THE TASK:
Every entry must be echoed exactly.

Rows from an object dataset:
################

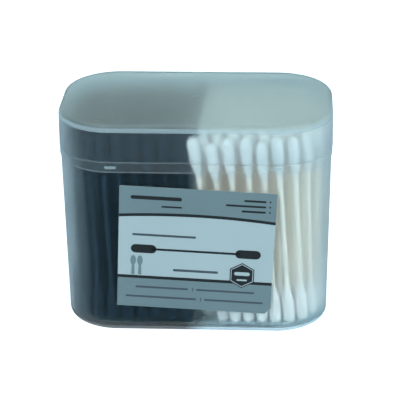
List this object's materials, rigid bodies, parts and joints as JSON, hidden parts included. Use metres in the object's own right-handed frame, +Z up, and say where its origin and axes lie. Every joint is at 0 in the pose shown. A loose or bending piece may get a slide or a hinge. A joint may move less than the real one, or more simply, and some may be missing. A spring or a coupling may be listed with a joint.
{
  "type": "cotton swab box",
  "caption": "Frosted plastic box with a lift-off lid and a dividing wall, filled with standing black and white cotton swabs, with a slightly crooked paper label on the front.",
  "frame": {"origin": "middle of the underside, on the surface the box stands on", "axes": "+X across the front from the black swabs towards the white ones, -Y out of the front wall with the label, +Z up"},
  "size_m": [0.105, 0.06, 0.087],
  "materials": {
    "frosted body": "frosted, translucent",
    "frosted lid": "frosted, translucent",
    "label paper": "smooth",
    "label print grey": "printed",
    "label print black": "printed",
    "black stick": "rolled paper",
    "white stick": "rolled paper",
    "black cotton": "wound cotton",
    "white cotton": "wound cotton"
  },
  "bodies": {
    "box": {"body": "frosted body", "label_sheet": "label paper", "label_bands": "label print grey", "label_marks": "label print black", "black_sticks_1": "black stick", "black_sticks_2": "black stick", "black_sticks_3": "black stick", "black_sticks_4": "black stick", "black_tips_1": "black cotton", "black_tips_2": "black cotton", "black_tips_3": "black cotton", "black_tips_4": "black cotton", "white_sticks_1": "white stick", "white_sticks_2": "white stick", "white_sticks_3": "white stick", "white_sticks_4": "white stick", "white_tips_1": "white cotton", "white_tips_2": "white cotton", "white_tips_3": "white cotton", "white_tips_4": "white cotton"},
    "lid": {"lid": "frosted lid"}
  },
  "joints": [
    {"name": "lid_lift", "type": "slide", "parent": "box", "child": "lid", "axis": [0, 0, 1], "range_m": [0, 0.03]}
  ]
}
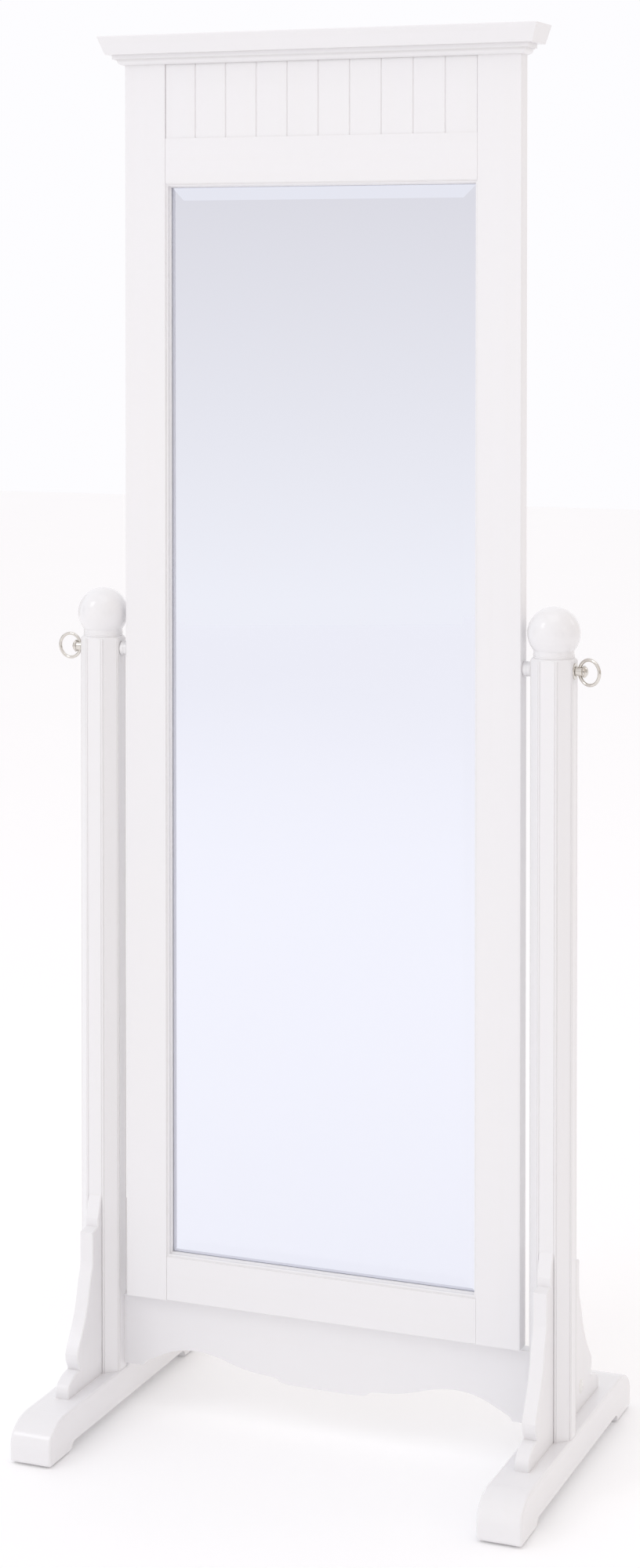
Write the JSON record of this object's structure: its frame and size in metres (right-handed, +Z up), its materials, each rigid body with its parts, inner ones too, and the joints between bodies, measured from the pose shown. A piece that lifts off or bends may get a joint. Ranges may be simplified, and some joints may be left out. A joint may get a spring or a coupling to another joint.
{
  "type": "cheval floor mirror",
  "caption": "Tall bevelled mirror in a panelled frame with a moulded crown, tilting between ball-topped octagonal posts on scroll-bracketed feet.",
  "frame": {"origin": "on the floor, under the middle of the two feet", "axes": "+Z up, +X to the viewer's right across the mirror, +Y to the back, so the glass faces -Y"},
  "size_m": [0.7029, 0.442, 1.696],
  "materials": {
    "white_paint": "satin white lacquer over wood",
    "backing_board": "pale painted board",
    "white_plastic": "glossy moulded cap",
    "glide_nylon": "dull nylon",
    "silvered_glass": "silvered and bevelled",
    "dowel_wood": "raw beech",
    "polished_nickel": "polished nickel plate",
    "zinc_steel": "zinc plated",
    "bush_brass": "plain turned brass"
  },
  "bodies": {
    "stand": {"left_post": "white_paint", "left_finial": "white_paint", "left_foot": "white_paint", "left_front_bracket": "white_paint", "left_back_bracket": "white_paint", "left_bolt_cap": "white_plastic", "left_post_bush": "bush_brass", "left_backplate": "polished_nickel", "right_post": "white_paint", "right_finial": "white_paint", "right_foot": "white_paint", "right_front_bracket": "white_paint", "right_back_bracket": "white_paint", "right_bolt_cap": "white_plastic", "right_post_bush": "bush_brass", "right_backplate": "polished_nickel", "apron": "white_paint", "foot_glides": "glide_nylon", "apron_dowels": "dowel_wood", "bracket_dowels": "dowel_wood", "post_bolts": "zinc_steel", "bracket_bolts": "zinc_steel", "bracket_screws": "zinc_steel", "barrel_nuts": "zinc_steel"},
    "mirror_frame": {"left_stile": "white_paint", "left_threaded_insert": "bush_brass", "left_pivot_spacer": "white_paint", "right_stile": "white_paint", "right_threaded_insert": "bush_brass", "right_pivot_spacer": "white_paint", "bottom_rail": "white_paint", "top_rail": "white_paint", "head_board": "white_paint", "beadboard_panel": "white_paint", "crown_cap": "white_paint", "crown_moulding": "white_paint", "mirror_glass": "silvered_glass", "glass_moulding": "white_paint", "back_panel": "backing_board", "back_panel_screws": "zinc_steel", "frame_dowels": "dowel_wood", "crown_dowels": "dowel_wood"},
    "left_clamp": {"left_clamp_stud": "zinc_steel", "left_knob": "polished_nickel"},
    "left_ring_pull": {"left_ring": "polished_nickel"},
    "right_clamp": {"right_clamp_stud": "zinc_steel", "right_knob": "polished_nickel"},
    "right_ring_pull": {"right_ring": "polished_nickel"}
  },
  "joints": [
    {"name": "mirror_tilt", "type": "hinge", "parent": "stand", "child": "mirror_frame", "pos_m": [0, -0.0203, 0.9465], "axis": [1, 0, 0], "range_deg": [-165, 165]},
    {"name": "left_knob_turn", "type": "hinge", "parent": "stand", "child": "left_clamp", "pos_m": [-0.33, -0.0203, 0.9465], "axis": [-1, 0, 0], "range_deg": [0, 360]},
    {"name": "left_ring_swing", "type": "hinge", "parent": "left_clamp", "child": "left_ring_pull", "pos_m": [-0.3212, -0.0203, 0.9465], "axis": [0, 0, -1], "range_deg": [-91, 79]},
    {"name": "right_knob_turn", "type": "hinge", "parent": "stand", "child": "right_clamp", "pos_m": [0.33, -0.0203, 0.9465], "axis": [1, 0, 0], "range_deg": [0, 360]},
    {"name": "right_ring_swing", "type": "hinge", "parent": "right_clamp", "child": "right_ring_pull", "pos_m": [0.3212, -0.0203, 0.9465], "axis": [0, 0, 1], "range_deg": [-62, 108]}
  ]
}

################

SOLVED EXERCISE:
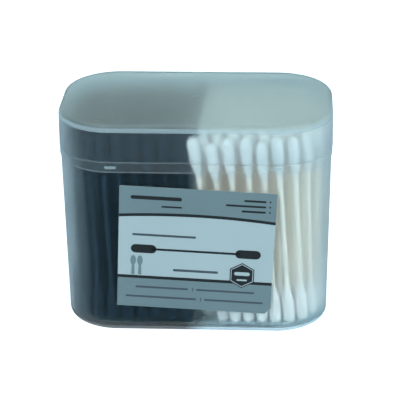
List this object's materials, rigid bodies, parts and joints as JSON, hidden parts included. Use metres in the object's own right-handed frame, +Z up, and say where its origin and axes lie. Every joint is at 0 in the pose shown. A loose or bending piece may get a slide or a hinge. A joint may move less than the real one, or more simply, and some may be missing. A spring or a coupling may be listed with a joint.
{
  "type": "cotton swab box",
  "caption": "Frosted plastic box with a lift-off lid and a dividing wall, filled with standing black and white cotton swabs, with a slightly crooked paper label on the front.",
  "frame": {"origin": "middle of the underside, on the surface the box stands on", "axes": "+X across the front from the black swabs towards the white ones, -Y out of the front wall with the label, +Z up"},
  "size_m": [0.105, 0.06, 0.087],
  "materials": {
    "frosted body": "frosted, translucent",
    "frosted lid": "frosted, translucent",
    "label paper": "smooth",
    "label print grey": "printed",
    "label print black": "printed",
    "black stick": "rolled paper",
    "white stick": "rolled paper",
    "black cotton": "wound cotton",
    "white cotton": "wound cotton"
  },
  "bodies": {
    "box": {"body": "frosted body", "label_sheet": "label paper", "label_bands": "label print grey", "label_marks": "label print black", "black_sticks_1": "black stick", "black_sticks_2": "black stick", "black_sticks_3": "black stick", "black_sticks_4": "black stick", "black_tips_1": "black cotton", "black_tips_2": "black cotton", "black_tips_3": "black cotton", "black_tips_4": "black cotton", "white_sticks_1": "white stick", "white_sticks_2": "white stick", "white_sticks_3": "white stick", "white_sticks_4": "white stick", "white_tips_1": "white cotton", "white_tips_2": "white cotton", "white_tips_3": "white cotton", "white_tips_4": "white cotton"},
    "lid": {"lid": "frosted lid"}
  },
  "joints": [
    {"name": "lid_lift", "type": "slide", "parent": "box", "child": "lid", "axis": [0, 0, 1], "range_m": [0, 0.03]}
  ]
}
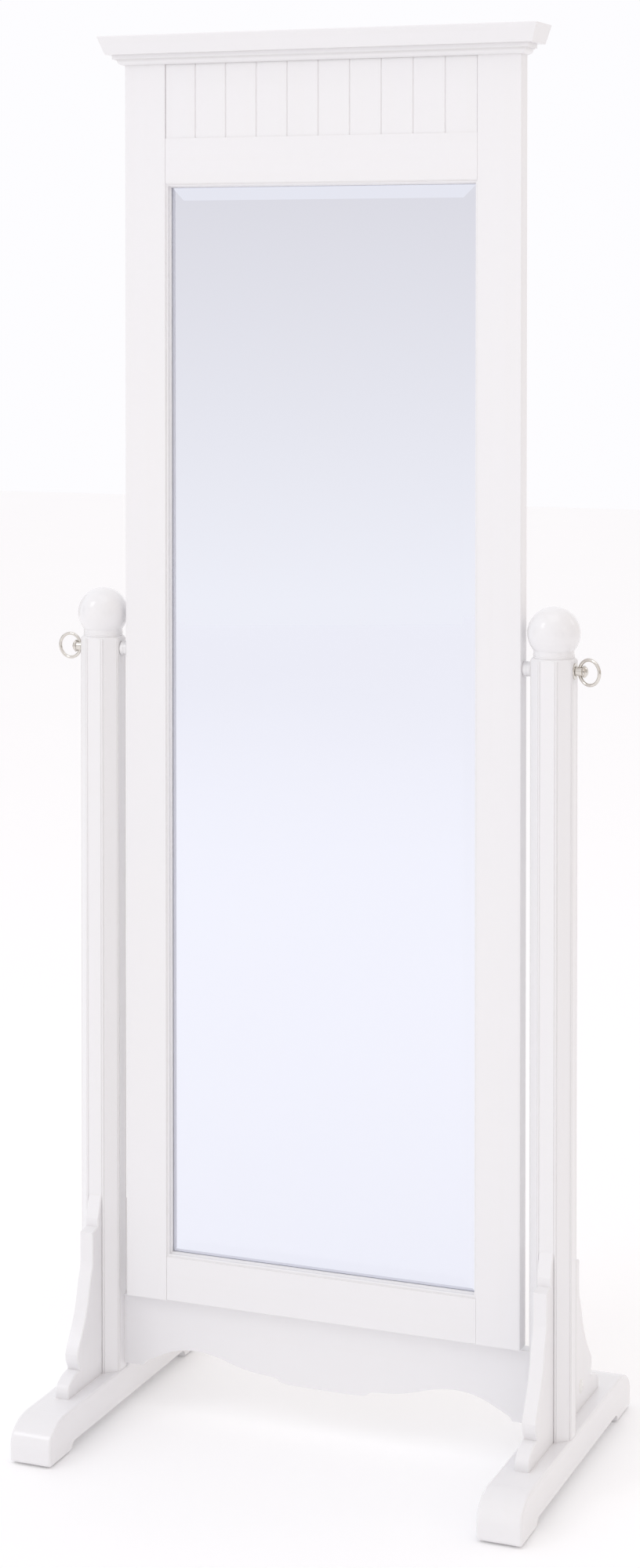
Write the JSON record of this object's structure: its frame and size in metres (right-handed, +Z up), its materials, each rigid body with its parts, inner ones too, and the joints between bodies, measured from the pose shown. A piece that lifts off or bends may get a joint. Ranges may be simplified, and some joints may be left out. A joint may get a spring or a coupling to another joint.
{
  "type": "cheval floor mirror",
  "caption": "Tall bevelled mirror in a panelled frame with a moulded crown, tilting between ball-topped octagonal posts on scroll-bracketed feet.",
  "frame": {"origin": "on the floor, under the middle of the two feet", "axes": "+Z up, +X to the viewer's right across the mirror, +Y to the back, so the glass faces -Y"},
  "size_m": [0.7029, 0.442, 1.696],
  "materials": {
    "white_paint": "satin white lacquer over wood",
    "backing_board": "pale painted board",
    "white_plastic": "glossy moulded cap",
    "glide_nylon": "dull nylon",
    "silvered_glass": "silvered and bevelled",
    "dowel_wood": "raw beech",
    "polished_nickel": "polished nickel plate",
    "zinc_steel": "zinc plated",
    "bush_brass": "plain turned brass"
  },
  "bodies": {
    "stand": {"left_post": "white_paint", "left_finial": "white_paint", "left_foot": "white_paint", "left_front_bracket": "white_paint", "left_back_bracket": "white_paint", "left_bolt_cap": "white_plastic", "left_post_bush": "bush_brass", "left_backplate": "polished_nickel", "right_post": "white_paint", "right_finial": "white_paint", "right_foot": "white_paint", "right_front_bracket": "white_paint", "right_back_bracket": "white_paint", "right_bolt_cap": "white_plastic", "right_post_bush": "bush_brass", "right_backplate": "polished_nickel", "apron": "white_paint", "foot_glides": "glide_nylon", "apron_dowels": "dowel_wood", "bracket_dowels": "dowel_wood", "post_bolts": "zinc_steel", "bracket_bolts": "zinc_steel", "bracket_screws": "zinc_steel", "barrel_nuts": "zinc_steel"},
    "mirror_frame": {"left_stile": "white_paint", "left_threaded_insert": "bush_brass", "left_pivot_spacer": "white_paint", "right_stile": "white_paint", "right_threaded_insert": "bush_brass", "right_pivot_spacer": "white_paint", "bottom_rail": "white_paint", "top_rail": "white_paint", "head_board": "white_paint", "beadboard_panel": "white_paint", "crown_cap": "white_paint", "crown_moulding": "white_paint", "mirror_glass": "silvered_glass", "glass_moulding": "white_paint", "back_panel": "backing_board", "back_panel_screws": "zinc_steel", "frame_dowels": "dowel_wood", "crown_dowels": "dowel_wood"},
    "left_clamp": {"left_clamp_stud": "zinc_steel", "left_knob": "polished_nickel"},
    "left_ring_pull": {"left_ring": "polished_nickel"},
    "right_clamp": {"right_clamp_stud": "zinc_steel", "right_knob": "polished_nickel"},
    "right_ring_pull": {"right_ring": "polished_nickel"}
  },
  "joints": [
    {"name": "mirror_tilt", "type": "hinge", "parent": "stand", "child": "mirror_frame", "pos_m": [0, -0.0203, 0.9465], "axis": [1, 0, 0], "range_deg": [-165, 165]},
    {"name": "left_knob_turn", "type": "hinge", "parent": "stand", "child": "left_clamp", "pos_m": [-0.33, -0.0203, 0.9465], "axis": [-1, 0, 0], "range_deg": [0, 360]},
    {"name": "left_ring_swing", "type": "hinge", "parent": "left_clamp", "child": "left_ring_pull", "pos_m": [-0.3212, -0.0203, 0.9465], "axis": [0, 0, -1], "range_deg": [-91, 79]},
    {"name": "right_knob_turn", "type": "hinge", "parent": "stand", "child": "right_clamp", "pos_m": [0.33, -0.0203, 0.9465], "axis": [1, 0, 0], "range_deg": [0, 360]},
    {"name": "right_ring_swing", "type": "hinge", "parent": "right_clamp", "child": "right_ring_pull", "pos_m": [0.3212, -0.0203, 0.9465], "axis": [0, 0, 1], "range_deg": [-62, 108]}
  ]
}